» **Data section**

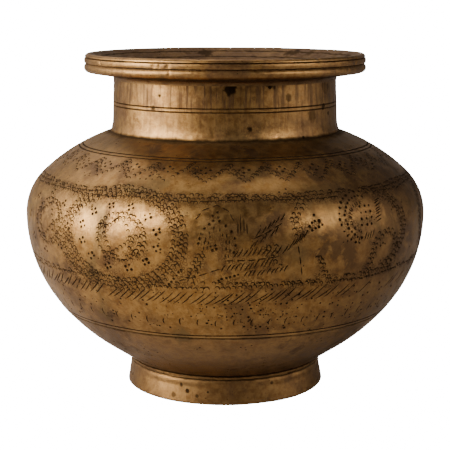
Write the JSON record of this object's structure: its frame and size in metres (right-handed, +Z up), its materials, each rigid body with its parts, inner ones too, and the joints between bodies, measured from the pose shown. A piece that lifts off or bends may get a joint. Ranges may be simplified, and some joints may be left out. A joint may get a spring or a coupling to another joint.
{
  "type": "brass water pot",
  "caption": "Round-bellied brass lota with a collar neck, a flared beaded rim and a foot ring, its belly punched with medallions and leaves.",
  "frame": {"origin": "centre of the foot ring's lower face, on the pot's axis", "axes": "+Z up along the pot's axis of revolution; +X and +Y are any two square directions across it, with the leaf motif between two medallions facing -Y"},
  "size_m": [0.19, 0.19, 0.1586],
  "materials": {
    "belly_brass": "aged satin brass, beaten, punched with fine crescents and dots, dark dirt in the marks",
    "bowl_brass": "aged satin brass, scraped smooth, brown patina",
    "neck_brass": "aged brass with upright scratches and a turned double line",
    "rim_brass": "cast and turned brass, worn bright on the beads, greenish stains in the dish",
    "foot_brass": "cast brass, pitted, dark along its worn lower edge",
    "braze": "rough braze, dirty"
  },
  "bodies": {
    "root": {"foot_ring": "foot_brass", "foot_braze": "braze", "bowl_bottom": "bowl_brass", "seam_braze": "braze", "belly_shell": "belly_brass", "neck_braze": "braze", "neck_collar": "neck_brass", "rim_braze": "braze", "rim_ring": "rim_brass"}
  },
  "joints": []
}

» **Exercise aim**
Gather all lines from the listing above in which "between" occurs.

» **Solved exercise**
Write the JSON record of this object's structure: its frame and size in metres (right-handed, +Z up), its materials, each rigid body with its parts, inner ones too, and the joints between bodies, measured from the pose shown. A piece that lifts off or bends may get a joint. Ranges may be simplified, and some joints may be left out. A joint may get a spring or a coupling to another joint.
  "frame": {"origin": "centre of the foot ring's lower face, on the pot's axis", "axes": "+Z up along the pot's axis of revolution; +X and +Y are any two square directions across it, with the leaf motif between two medallions facing -Y"},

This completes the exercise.